Ever since the kiddies were young we've done a lot of poetry and rhyme. We started off with lots of Mother Goose, A. A. Milne, Edward Lear, Stevenson and classic poetry anthologies for children. Along the way they have (with those amazing brains that kids have) memorized whole poems, chunks of poems, or just random phrases. But it's only been in the last year or two that we've started deliberately choosing poems to memorize with B8. (with R5 we enjoy poetry, but I'm holding off deliberate memorization till he is 6yrs old).
Ambleside Online have poets assigned for each term. I go about poetry memorisation as follows:
a) At the start of the term I print off all the poems for that term by that poet.
b) we spend the first few weeks of term reading the poems and getting to know them. We try and do a bit of poetry every day
c) I (or the child) then choose a poem that has been particularly enjoyable.

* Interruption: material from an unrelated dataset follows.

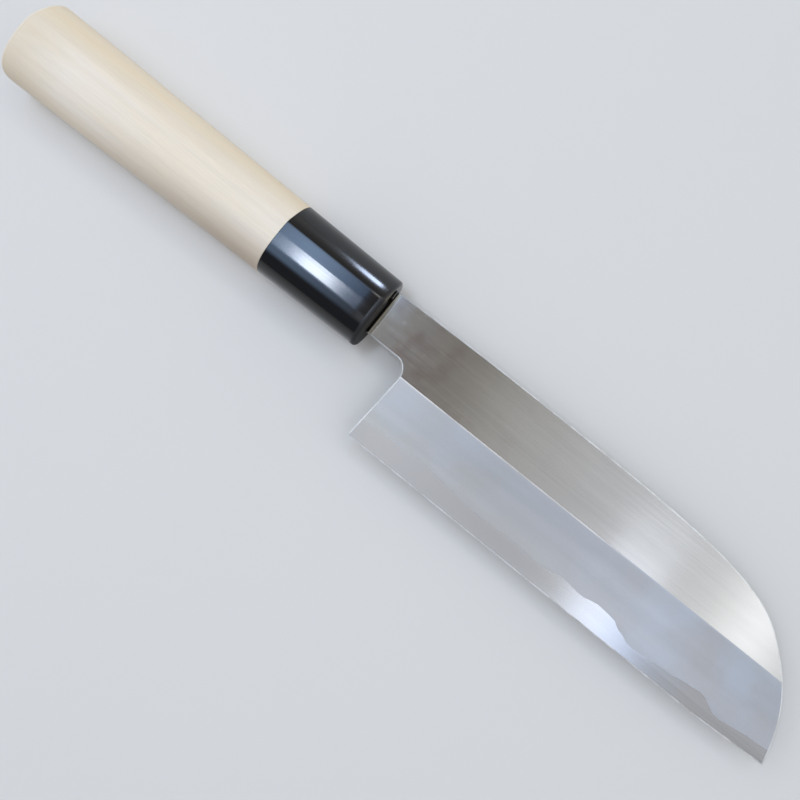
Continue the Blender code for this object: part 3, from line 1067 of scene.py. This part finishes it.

d) I print it out and slip it into a plastic wallet that is stuck on the back of the living room door.
e) Every day from then on when we do poetry, the child stands in front of his chosen poem and reads it out loud. He then turns his back to the poem and tries to say it all by memory.
Once he's done that once, we go back to the file of other poems by that poet and I read a couple more
for fun.
We keep this up, until the child can recite the entire poem by memory, and then it goes into his file of memorized poems.
Then we choose another poem by that term's poet and I do the same thing; print it off, slip it in to the plastic wallet stuck on the back of the living room door and the child starts trying to memories that.
He usually memories a couple of poems per term in this way.
Simple, yet effective. Poetry is the gift that keeps on giving, in so many ways, for the whole of the child's life.